Repeat the listing in full, exactly as it stands.

++++++++++++++++++++

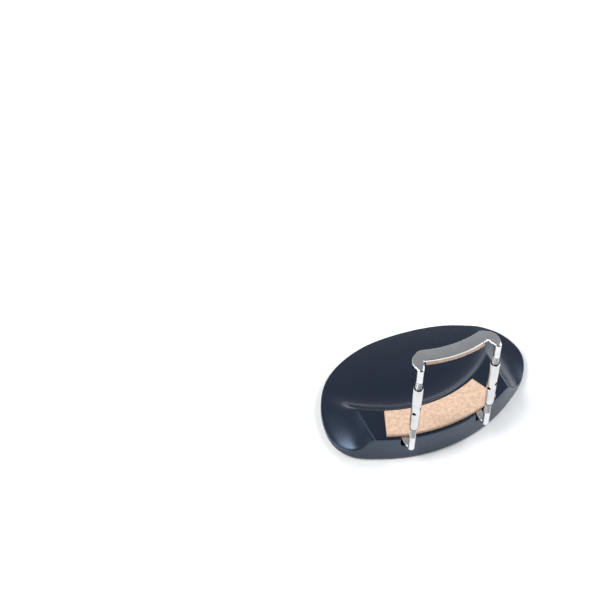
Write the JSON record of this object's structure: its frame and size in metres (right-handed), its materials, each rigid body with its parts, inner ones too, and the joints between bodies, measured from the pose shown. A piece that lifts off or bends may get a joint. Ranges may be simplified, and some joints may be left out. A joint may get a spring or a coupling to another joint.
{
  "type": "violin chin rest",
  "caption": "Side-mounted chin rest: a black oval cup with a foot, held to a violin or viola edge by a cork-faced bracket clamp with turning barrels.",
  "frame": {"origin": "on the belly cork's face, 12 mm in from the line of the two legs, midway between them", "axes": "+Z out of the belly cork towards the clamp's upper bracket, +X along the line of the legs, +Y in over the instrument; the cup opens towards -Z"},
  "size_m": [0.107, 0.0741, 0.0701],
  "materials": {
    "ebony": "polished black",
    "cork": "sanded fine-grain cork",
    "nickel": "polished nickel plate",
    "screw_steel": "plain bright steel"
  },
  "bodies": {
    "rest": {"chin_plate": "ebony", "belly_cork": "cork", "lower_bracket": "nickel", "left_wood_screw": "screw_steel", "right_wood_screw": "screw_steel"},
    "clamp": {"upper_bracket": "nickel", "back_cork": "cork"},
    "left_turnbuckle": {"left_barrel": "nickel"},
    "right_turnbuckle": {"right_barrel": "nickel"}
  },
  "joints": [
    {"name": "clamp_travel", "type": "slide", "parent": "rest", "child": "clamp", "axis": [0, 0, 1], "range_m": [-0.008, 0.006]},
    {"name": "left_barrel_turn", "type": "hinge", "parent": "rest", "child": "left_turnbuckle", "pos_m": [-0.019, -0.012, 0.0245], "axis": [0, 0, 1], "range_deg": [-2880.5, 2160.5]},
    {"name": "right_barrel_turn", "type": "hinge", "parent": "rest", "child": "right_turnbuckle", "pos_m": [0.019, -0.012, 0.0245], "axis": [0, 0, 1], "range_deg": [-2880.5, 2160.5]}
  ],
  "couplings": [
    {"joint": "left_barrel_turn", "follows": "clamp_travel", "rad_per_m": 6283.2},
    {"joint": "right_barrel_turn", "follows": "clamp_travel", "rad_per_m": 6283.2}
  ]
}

++++++++++++++++++++

TASK ANSWER –
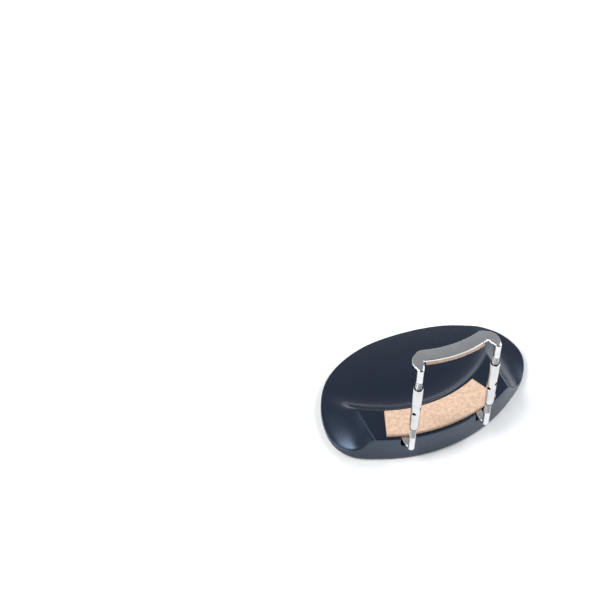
Write the JSON record of this object's structure: its frame and size in metres (right-handed), its materials, each rigid body with its parts, inner ones too, and the joints between bodies, measured from the pose shown. A piece that lifts off or bends may get a joint. Ranges may be simplified, and some joints may be left out. A joint may get a spring or a coupling to another joint.
{
  "type": "violin chin rest",
  "caption": "Side-mounted chin rest: a black oval cup with a foot, held to a violin or viola edge by a cork-faced bracket clamp with turning barrels.",
  "frame": {"origin": "on the belly cork's face, 12 mm in from the line of the two legs, midway between them", "axes": "+Z out of the belly cork towards the clamp's upper bracket, +X along the line of the legs, +Y in over the instrument; the cup opens towards -Z"},
  "size_m": [0.107, 0.0741, 0.0701],
  "materials": {
    "ebony": "polished black",
    "cork": "sanded fine-grain cork",
    "nickel": "polished nickel plate",
    "screw_steel": "plain bright steel"
  },
  "bodies": {
    "rest": {"chin_plate": "ebony", "belly_cork": "cork", "lower_bracket": "nickel", "left_wood_screw": "screw_steel", "right_wood_screw": "screw_steel"},
    "clamp": {"upper_bracket": "nickel", "back_cork": "cork"},
    "left_turnbuckle": {"left_barrel": "nickel"},
    "right_turnbuckle": {"right_barrel": "nickel"}
  },
  "joints": [
    {"name": "clamp_travel", "type": "slide", "parent": "rest", "child": "clamp", "axis": [0, 0, 1], "range_m": [-0.008, 0.006]},
    {"name": "left_barrel_turn", "type": "hinge", "parent": "rest", "child": "left_turnbuckle", "pos_m": [-0.019, -0.012, 0.0245], "axis": [0, 0, 1], "range_deg": [-2880.5, 2160.5]},
    {"name": "right_barrel_turn", "type": "hinge", "parent": "rest", "child": "right_turnbuckle", "pos_m": [0.019, -0.012, 0.0245], "axis": [0, 0, 1], "range_deg": [-2880.5, 2160.5]}
  ],
  "couplings": [
    {"joint": "left_barrel_turn", "follows": "clamp_travel", "rad_per_m": 6283.2},
    {"joint": "right_barrel_turn", "follows": "clamp_travel", "rad_per_m": 6283.2}
  ]
}